In the records below, begin at the line containing "bpy.context.view_layer.update()" and end at the line containing "low, high = Vector((1e9,)"; quote every line in that span exactly, including both boundary lines, and no others.

**GIVEN ENTRIES**
'''

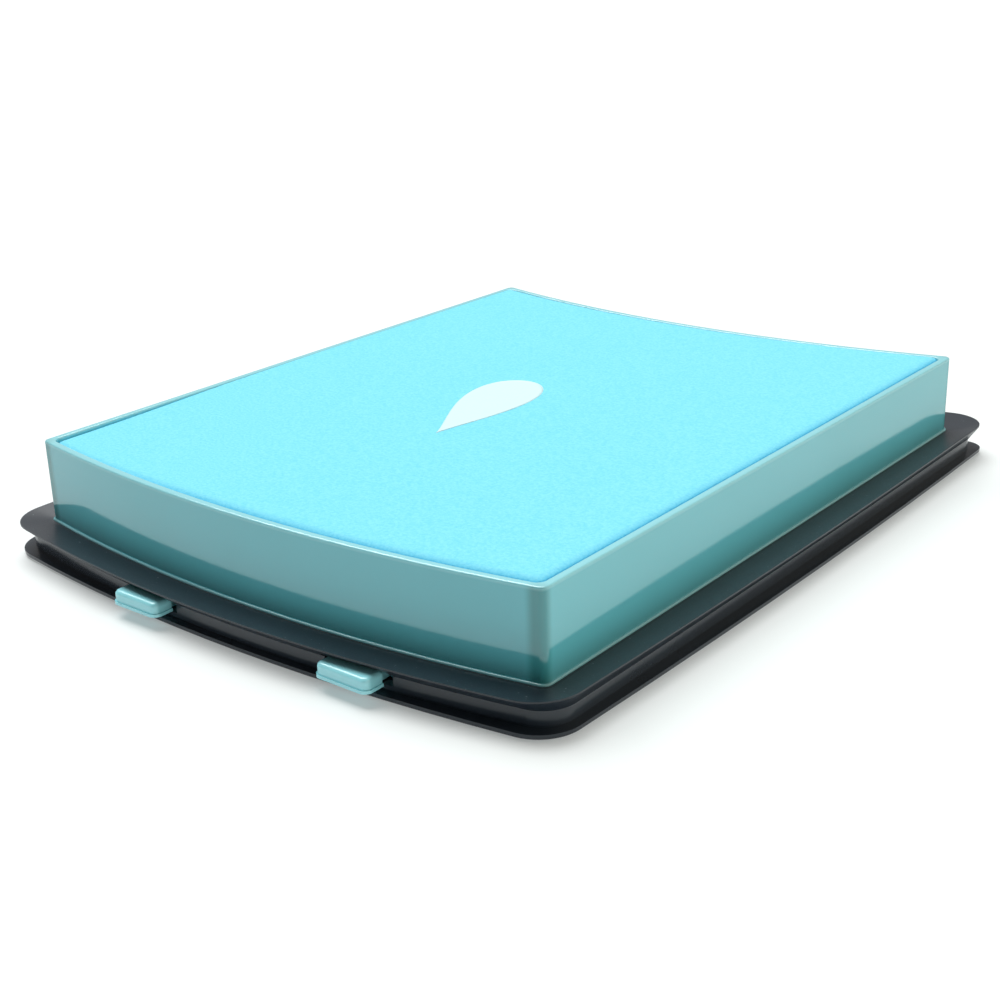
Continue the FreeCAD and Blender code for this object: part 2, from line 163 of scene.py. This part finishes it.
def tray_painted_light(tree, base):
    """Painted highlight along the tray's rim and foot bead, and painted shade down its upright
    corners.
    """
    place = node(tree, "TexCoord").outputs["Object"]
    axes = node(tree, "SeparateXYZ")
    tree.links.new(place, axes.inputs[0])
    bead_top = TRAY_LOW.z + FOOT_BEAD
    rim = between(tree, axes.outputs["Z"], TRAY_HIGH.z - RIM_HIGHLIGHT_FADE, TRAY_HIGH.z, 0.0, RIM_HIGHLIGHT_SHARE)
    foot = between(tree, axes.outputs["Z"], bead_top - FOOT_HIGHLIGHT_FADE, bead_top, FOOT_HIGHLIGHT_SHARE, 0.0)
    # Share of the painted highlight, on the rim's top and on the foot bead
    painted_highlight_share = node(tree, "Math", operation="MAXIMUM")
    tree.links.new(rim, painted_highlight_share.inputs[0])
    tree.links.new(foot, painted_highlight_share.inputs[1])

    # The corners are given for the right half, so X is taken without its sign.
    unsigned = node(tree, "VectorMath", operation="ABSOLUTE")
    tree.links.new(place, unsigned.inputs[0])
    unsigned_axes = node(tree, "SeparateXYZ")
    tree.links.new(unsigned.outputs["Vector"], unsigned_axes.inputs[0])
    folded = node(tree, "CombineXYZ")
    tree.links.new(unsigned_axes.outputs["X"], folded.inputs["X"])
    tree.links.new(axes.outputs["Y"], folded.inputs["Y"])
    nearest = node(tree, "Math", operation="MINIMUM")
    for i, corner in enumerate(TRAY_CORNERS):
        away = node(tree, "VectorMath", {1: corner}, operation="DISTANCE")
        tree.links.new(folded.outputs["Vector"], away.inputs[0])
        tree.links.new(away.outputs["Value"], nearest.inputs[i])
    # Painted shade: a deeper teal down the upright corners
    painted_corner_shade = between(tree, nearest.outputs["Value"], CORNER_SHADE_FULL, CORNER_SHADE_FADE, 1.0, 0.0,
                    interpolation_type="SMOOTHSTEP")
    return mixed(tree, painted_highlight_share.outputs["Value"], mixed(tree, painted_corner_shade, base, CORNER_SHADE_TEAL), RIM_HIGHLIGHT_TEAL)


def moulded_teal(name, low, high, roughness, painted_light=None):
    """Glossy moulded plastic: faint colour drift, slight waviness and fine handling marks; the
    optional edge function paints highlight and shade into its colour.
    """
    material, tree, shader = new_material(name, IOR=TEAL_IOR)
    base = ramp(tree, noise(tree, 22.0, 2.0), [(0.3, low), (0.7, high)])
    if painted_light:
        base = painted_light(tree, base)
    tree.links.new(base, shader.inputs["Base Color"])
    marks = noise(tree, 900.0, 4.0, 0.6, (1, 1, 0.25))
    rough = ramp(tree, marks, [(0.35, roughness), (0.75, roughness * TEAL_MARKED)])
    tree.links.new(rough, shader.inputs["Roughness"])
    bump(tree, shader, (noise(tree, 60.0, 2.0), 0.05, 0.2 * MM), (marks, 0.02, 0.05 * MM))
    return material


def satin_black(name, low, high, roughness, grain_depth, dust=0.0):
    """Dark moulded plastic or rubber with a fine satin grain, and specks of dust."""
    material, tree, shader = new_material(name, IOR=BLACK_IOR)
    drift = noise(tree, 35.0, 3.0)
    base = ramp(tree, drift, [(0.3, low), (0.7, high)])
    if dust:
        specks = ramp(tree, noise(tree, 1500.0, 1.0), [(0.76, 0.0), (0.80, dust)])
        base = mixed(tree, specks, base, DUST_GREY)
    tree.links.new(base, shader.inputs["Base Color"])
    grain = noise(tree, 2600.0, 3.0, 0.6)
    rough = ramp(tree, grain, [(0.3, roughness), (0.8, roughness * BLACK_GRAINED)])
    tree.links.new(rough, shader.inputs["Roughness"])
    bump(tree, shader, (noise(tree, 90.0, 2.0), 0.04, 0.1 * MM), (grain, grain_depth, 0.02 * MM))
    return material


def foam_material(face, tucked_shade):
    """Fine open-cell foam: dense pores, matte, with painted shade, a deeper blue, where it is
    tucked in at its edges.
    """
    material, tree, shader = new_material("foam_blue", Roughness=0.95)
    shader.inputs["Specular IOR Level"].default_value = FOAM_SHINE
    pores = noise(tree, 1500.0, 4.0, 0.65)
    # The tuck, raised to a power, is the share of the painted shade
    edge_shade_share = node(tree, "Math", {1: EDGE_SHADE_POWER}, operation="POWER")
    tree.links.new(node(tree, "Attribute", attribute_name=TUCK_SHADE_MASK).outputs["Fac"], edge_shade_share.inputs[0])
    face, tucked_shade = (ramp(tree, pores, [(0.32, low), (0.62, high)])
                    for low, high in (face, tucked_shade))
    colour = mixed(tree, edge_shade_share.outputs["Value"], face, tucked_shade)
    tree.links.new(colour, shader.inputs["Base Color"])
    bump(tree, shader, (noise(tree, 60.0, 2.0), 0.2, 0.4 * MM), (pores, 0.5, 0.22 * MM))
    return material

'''
'''

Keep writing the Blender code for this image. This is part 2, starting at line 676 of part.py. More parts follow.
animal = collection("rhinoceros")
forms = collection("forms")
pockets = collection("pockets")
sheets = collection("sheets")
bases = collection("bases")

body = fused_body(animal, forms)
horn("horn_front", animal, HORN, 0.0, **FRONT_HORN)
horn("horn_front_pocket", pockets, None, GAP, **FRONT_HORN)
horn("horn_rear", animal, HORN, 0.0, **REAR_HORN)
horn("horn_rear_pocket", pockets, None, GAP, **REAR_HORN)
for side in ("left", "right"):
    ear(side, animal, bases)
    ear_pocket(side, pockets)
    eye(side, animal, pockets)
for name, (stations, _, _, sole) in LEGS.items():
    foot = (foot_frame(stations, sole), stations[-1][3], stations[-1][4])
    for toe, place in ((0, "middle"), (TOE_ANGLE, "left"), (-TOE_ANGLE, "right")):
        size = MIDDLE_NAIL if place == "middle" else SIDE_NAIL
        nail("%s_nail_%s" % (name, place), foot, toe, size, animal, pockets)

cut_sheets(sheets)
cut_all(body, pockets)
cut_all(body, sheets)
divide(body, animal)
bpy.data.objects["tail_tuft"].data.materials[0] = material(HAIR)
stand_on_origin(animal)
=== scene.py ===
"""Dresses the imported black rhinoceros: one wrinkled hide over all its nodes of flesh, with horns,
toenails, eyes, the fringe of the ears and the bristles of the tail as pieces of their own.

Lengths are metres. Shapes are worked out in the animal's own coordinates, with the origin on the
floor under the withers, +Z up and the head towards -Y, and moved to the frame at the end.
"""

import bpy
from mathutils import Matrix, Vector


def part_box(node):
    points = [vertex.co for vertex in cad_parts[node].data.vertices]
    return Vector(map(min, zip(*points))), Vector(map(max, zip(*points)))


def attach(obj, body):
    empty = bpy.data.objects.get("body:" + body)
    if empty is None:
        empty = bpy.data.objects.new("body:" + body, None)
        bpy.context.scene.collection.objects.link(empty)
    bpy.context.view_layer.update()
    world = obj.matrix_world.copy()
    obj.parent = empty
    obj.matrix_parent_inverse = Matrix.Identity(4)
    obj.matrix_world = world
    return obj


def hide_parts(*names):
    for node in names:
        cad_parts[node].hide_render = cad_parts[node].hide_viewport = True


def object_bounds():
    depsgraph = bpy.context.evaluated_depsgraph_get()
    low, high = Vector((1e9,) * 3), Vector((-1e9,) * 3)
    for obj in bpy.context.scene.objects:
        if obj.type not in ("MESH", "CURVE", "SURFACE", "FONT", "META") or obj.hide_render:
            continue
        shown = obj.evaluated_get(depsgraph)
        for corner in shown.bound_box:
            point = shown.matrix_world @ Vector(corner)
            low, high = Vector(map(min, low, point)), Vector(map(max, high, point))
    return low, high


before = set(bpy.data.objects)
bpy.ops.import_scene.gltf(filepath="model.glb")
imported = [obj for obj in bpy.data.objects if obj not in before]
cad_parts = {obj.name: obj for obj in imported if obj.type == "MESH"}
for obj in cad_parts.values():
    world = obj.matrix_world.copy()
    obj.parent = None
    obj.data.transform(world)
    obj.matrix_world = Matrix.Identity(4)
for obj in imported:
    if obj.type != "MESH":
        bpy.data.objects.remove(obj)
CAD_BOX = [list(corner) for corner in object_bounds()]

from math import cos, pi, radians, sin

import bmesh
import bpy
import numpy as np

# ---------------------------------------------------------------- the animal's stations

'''

**SOLUTION TO THIS TASK**
    bpy.context.view_layer.update()
    world = obj.matrix_world.copy()
    obj.parent = empty
    obj.matrix_parent_inverse = Matrix.Identity(4)
    obj.matrix_world = world
    return obj


def hide_parts(*names):
    for node in names:
        cad_parts[node].hide_render = cad_parts[node].hide_viewport = True


def object_bounds():
    depsgraph = bpy.context.evaluated_depsgraph_get()
    low, high = Vector((1e9,) * 3), Vector((-1e9,) * 3)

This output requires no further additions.